Stated problem: In the listing below, find every line with the string "from" and pull it out.
%%
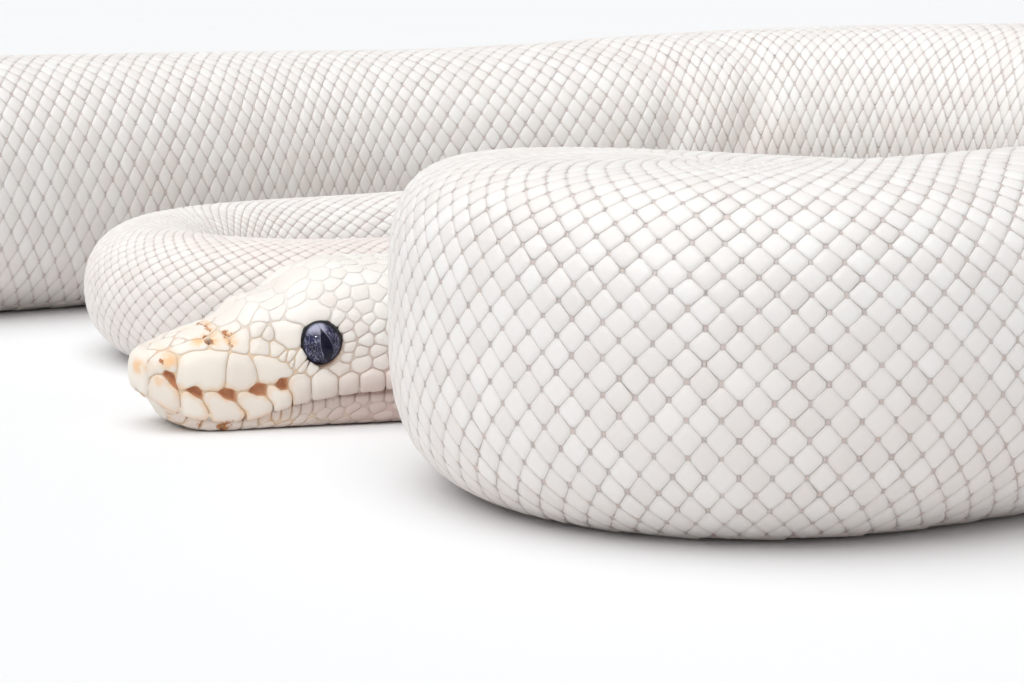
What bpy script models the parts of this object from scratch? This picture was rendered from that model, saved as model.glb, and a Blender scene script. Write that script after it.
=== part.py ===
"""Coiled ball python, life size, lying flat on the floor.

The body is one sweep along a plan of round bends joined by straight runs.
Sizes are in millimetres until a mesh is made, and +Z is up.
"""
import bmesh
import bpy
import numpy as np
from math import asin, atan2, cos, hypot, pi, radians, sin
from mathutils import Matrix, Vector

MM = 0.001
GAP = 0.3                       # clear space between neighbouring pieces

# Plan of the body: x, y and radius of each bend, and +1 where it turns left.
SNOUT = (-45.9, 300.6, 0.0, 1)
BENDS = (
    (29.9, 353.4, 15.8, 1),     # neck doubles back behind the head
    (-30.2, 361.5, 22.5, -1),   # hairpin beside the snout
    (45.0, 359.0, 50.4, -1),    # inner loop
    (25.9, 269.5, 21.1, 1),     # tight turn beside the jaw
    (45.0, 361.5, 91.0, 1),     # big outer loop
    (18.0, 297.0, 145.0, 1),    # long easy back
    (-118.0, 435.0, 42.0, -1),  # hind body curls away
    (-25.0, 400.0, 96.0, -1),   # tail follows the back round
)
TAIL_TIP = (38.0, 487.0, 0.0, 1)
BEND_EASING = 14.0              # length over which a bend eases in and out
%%
Response:
What bpy script models the parts of this object from scratch? This picture was rendered from that model, saved as model.glb, and a Blender scene script. Write that script after it.
from math import asin, atan2, cos, hypot, pi, radians, sin
from mathutils import Matrix, Vector